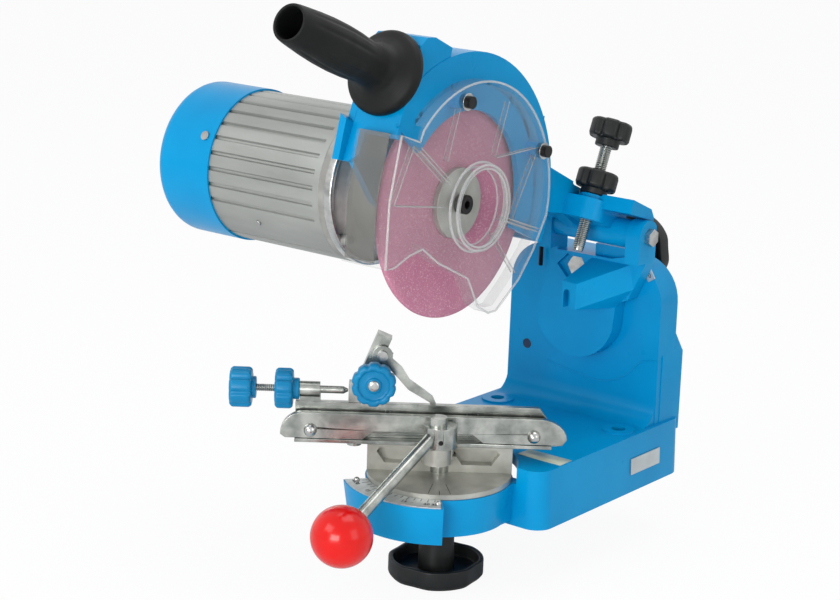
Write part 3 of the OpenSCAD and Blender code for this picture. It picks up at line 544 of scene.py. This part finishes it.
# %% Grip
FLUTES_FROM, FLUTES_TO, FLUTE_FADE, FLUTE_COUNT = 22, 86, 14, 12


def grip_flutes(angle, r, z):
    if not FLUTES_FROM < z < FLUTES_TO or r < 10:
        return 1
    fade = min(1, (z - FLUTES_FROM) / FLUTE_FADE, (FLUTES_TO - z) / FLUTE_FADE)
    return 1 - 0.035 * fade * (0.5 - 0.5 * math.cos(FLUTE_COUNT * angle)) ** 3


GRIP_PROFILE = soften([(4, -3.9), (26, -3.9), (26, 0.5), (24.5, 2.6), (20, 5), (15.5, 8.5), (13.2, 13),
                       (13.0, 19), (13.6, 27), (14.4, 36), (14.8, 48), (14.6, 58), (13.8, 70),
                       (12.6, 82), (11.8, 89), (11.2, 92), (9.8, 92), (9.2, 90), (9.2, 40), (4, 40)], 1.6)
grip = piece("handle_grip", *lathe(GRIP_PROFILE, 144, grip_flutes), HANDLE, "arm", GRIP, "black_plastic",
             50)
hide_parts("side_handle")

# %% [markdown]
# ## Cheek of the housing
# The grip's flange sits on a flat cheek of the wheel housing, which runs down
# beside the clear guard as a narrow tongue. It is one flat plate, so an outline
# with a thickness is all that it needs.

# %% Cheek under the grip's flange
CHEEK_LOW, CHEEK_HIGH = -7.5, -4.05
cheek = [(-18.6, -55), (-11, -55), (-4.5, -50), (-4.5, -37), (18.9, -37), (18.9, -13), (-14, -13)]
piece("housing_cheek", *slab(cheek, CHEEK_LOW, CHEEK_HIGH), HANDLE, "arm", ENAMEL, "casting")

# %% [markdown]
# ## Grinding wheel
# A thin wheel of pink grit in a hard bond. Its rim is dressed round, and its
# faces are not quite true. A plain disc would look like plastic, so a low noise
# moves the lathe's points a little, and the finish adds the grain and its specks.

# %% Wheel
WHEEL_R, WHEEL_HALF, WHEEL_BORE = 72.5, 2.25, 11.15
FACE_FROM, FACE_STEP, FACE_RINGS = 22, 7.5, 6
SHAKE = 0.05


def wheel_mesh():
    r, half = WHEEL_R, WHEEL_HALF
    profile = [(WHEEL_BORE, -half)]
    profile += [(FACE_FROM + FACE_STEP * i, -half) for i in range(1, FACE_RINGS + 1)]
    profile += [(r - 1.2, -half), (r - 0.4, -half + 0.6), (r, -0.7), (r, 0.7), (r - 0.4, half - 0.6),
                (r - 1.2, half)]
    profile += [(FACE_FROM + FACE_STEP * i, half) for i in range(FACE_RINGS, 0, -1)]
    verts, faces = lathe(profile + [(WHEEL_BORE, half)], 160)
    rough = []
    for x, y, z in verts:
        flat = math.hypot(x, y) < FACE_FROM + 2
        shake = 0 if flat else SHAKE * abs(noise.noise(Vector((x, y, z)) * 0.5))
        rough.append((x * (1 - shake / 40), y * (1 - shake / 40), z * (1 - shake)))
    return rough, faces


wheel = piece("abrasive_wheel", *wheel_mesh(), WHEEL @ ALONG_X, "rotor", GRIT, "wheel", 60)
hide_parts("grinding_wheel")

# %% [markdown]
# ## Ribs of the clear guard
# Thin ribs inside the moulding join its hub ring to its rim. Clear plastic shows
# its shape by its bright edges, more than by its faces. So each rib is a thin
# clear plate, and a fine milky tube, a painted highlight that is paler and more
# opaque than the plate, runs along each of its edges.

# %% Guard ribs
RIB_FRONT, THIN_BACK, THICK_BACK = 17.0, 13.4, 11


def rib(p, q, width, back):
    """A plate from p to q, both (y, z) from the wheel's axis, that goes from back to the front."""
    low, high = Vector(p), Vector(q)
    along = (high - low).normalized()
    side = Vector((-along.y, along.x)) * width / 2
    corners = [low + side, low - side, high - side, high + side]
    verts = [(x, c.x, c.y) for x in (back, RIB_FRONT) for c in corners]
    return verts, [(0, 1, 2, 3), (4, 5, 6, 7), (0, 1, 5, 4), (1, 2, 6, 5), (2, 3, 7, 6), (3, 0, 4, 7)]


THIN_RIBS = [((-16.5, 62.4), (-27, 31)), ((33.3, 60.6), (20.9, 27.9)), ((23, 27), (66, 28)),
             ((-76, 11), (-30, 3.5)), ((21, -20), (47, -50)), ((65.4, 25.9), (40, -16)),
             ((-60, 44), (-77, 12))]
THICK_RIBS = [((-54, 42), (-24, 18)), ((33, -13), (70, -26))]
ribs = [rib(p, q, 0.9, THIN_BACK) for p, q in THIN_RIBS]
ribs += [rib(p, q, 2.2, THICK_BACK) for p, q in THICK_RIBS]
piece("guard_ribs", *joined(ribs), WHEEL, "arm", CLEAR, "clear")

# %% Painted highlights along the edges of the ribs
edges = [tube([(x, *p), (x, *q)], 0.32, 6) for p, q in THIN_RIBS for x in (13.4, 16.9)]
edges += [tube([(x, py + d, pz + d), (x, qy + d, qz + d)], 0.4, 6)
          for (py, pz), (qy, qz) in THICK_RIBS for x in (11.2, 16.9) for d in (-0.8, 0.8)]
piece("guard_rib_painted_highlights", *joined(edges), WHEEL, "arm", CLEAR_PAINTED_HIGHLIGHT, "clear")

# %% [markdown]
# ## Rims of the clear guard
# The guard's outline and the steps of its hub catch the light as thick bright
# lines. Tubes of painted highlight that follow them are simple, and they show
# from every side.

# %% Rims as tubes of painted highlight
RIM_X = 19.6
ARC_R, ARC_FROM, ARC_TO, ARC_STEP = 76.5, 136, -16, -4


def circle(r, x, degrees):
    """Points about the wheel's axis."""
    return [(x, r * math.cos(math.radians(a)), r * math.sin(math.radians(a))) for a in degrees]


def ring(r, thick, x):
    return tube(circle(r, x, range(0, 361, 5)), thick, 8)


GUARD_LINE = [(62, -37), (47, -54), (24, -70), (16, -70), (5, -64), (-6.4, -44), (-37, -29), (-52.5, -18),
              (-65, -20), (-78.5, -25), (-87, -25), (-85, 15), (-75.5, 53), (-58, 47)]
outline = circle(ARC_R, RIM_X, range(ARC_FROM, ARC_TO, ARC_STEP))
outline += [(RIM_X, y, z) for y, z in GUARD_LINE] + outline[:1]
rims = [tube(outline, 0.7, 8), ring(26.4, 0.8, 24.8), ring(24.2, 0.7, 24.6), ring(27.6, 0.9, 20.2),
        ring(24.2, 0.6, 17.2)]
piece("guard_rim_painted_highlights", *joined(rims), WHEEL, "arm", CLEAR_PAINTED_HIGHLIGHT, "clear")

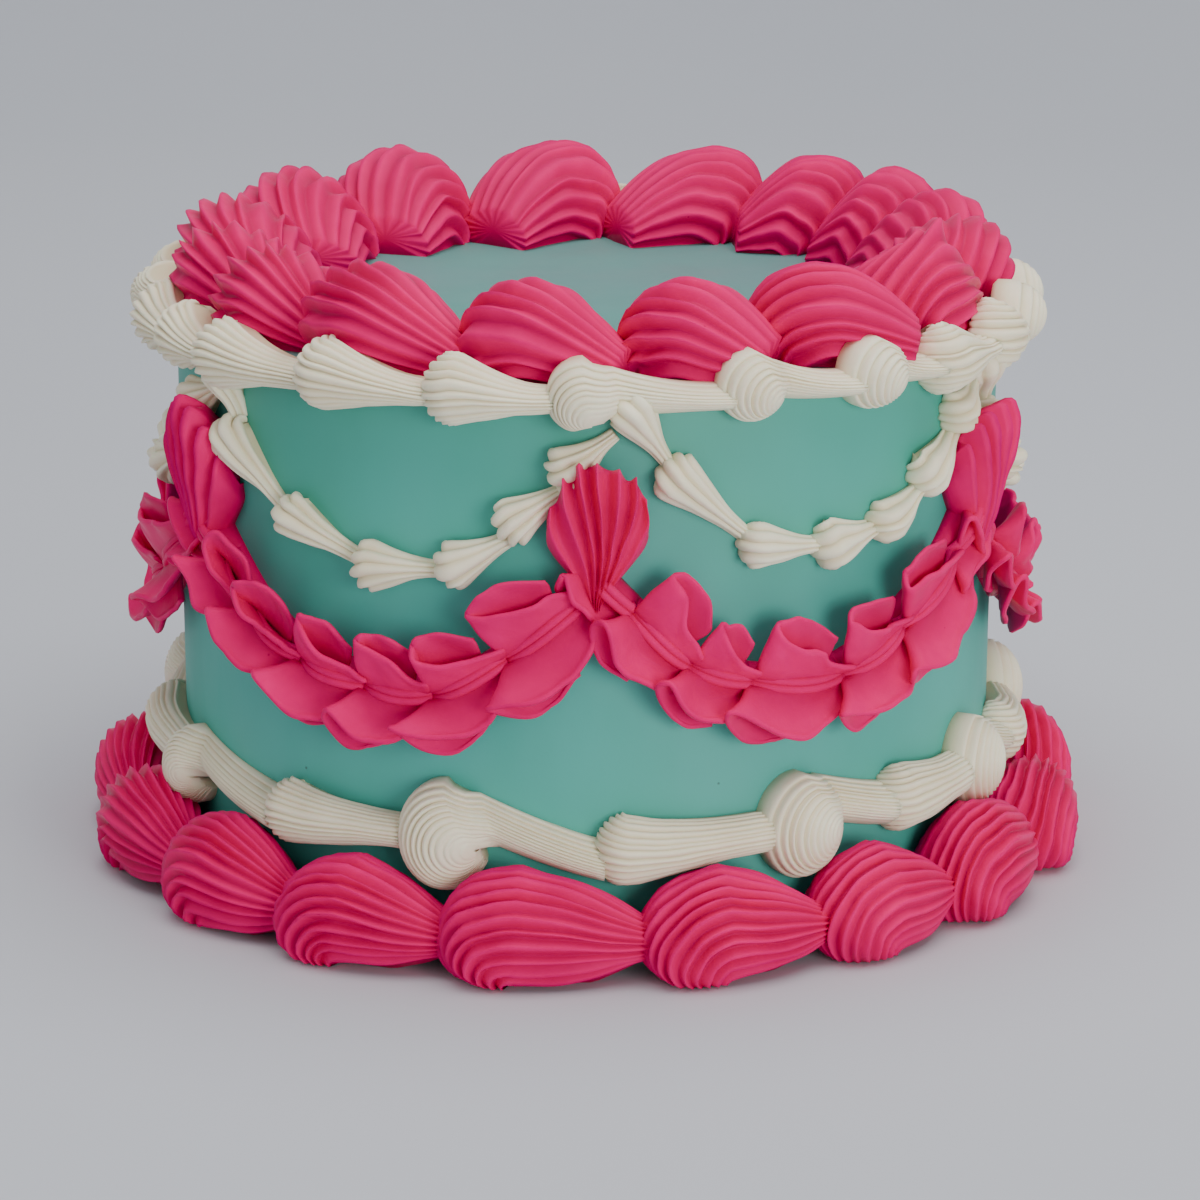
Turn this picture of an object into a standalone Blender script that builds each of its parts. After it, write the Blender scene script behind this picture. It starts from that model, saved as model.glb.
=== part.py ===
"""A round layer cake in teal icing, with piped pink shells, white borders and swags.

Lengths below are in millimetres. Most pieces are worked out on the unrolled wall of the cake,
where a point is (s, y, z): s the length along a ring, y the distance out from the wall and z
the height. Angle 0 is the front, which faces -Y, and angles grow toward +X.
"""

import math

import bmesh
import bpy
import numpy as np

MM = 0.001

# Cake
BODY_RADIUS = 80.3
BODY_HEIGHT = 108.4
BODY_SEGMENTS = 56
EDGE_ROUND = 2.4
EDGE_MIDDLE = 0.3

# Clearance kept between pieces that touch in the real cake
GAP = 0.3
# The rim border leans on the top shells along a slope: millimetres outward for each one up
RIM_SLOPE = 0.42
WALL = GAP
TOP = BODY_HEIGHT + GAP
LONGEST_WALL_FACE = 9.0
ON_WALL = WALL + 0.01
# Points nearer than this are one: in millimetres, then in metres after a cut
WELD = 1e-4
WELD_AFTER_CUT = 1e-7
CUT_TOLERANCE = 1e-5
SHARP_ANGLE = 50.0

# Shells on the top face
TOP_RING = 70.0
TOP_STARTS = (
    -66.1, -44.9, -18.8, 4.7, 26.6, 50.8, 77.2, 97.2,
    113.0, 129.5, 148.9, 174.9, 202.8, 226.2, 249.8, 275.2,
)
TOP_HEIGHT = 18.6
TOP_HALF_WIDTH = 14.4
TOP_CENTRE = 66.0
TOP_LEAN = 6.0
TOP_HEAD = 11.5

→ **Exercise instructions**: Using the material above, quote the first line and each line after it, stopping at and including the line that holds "SHAKE = 0.05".

→ **Result of this exercise**:
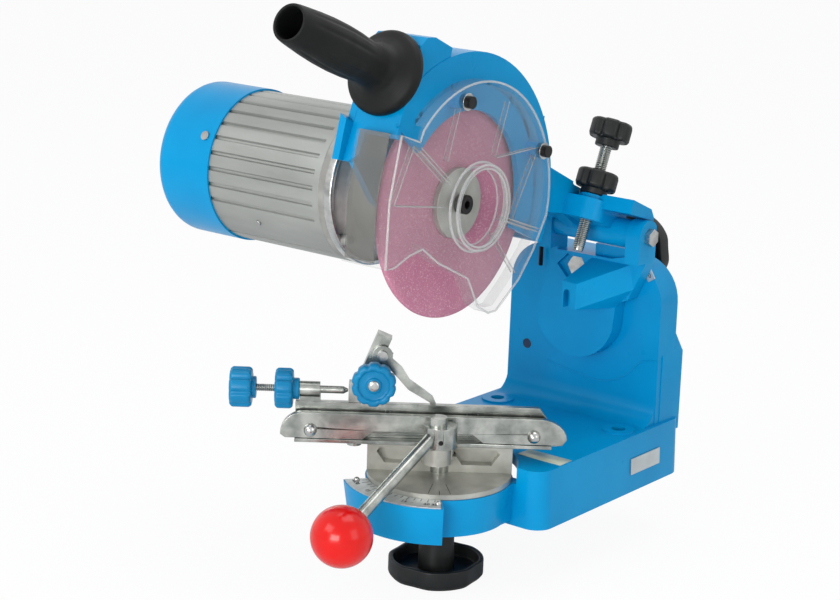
Write part 3 of the OpenSCAD and Blender code for this picture. It picks up at line 544 of scene.py. This part finishes it.
# %% Grip
FLUTES_FROM, FLUTES_TO, FLUTE_FADE, FLUTE_COUNT = 22, 86, 14, 12


def grip_flutes(angle, r, z):
    if not FLUTES_FROM < z < FLUTES_TO or r < 10:
        return 1
    fade = min(1, (z - FLUTES_FROM) / FLUTE_FADE, (FLUTES_TO - z) / FLUTE_FADE)
    return 1 - 0.035 * fade * (0.5 - 0.5 * math.cos(FLUTE_COUNT * angle)) ** 3


GRIP_PROFILE = soften([(4, -3.9), (26, -3.9), (26, 0.5), (24.5, 2.6), (20, 5), (15.5, 8.5), (13.2, 13),
                       (13.0, 19), (13.6, 27), (14.4, 36), (14.8, 48), (14.6, 58), (13.8, 70),
                       (12.6, 82), (11.8, 89), (11.2, 92), (9.8, 92), (9.2, 90), (9.2, 40), (4, 40)], 1.6)
grip = piece("handle_grip", *lathe(GRIP_PROFILE, 144, grip_flutes), HANDLE, "arm", GRIP, "black_plastic",
             50)
hide_parts("side_handle")

# %% [markdown]
# ## Cheek of the housing
# The grip's flange sits on a flat cheek of the wheel housing, which runs down
# beside the clear guard as a narrow tongue. It is one flat plate, so an outline
# with a thickness is all that it needs.

# %% Cheek under the grip's flange
CHEEK_LOW, CHEEK_HIGH = -7.5, -4.05
cheek = [(-18.6, -55), (-11, -55), (-4.5, -50), (-4.5, -37), (18.9, -37), (18.9, -13), (-14, -13)]
piece("housing_cheek", *slab(cheek, CHEEK_LOW, CHEEK_HIGH), HANDLE, "arm", ENAMEL, "casting")

# %% [markdown]
# ## Grinding wheel
# A thin wheel of pink grit in a hard bond. Its rim is dressed round, and its
# faces are not quite true. A plain disc would look like plastic, so a low noise
# moves the lathe's points a little, and the finish adds the grain and its specks.

# %% Wheel
WHEEL_R, WHEEL_HALF, WHEEL_BORE = 72.5, 2.25, 11.15
FACE_FROM, FACE_STEP, FACE_RINGS = 22, 7.5, 6
SHAKE = 0.05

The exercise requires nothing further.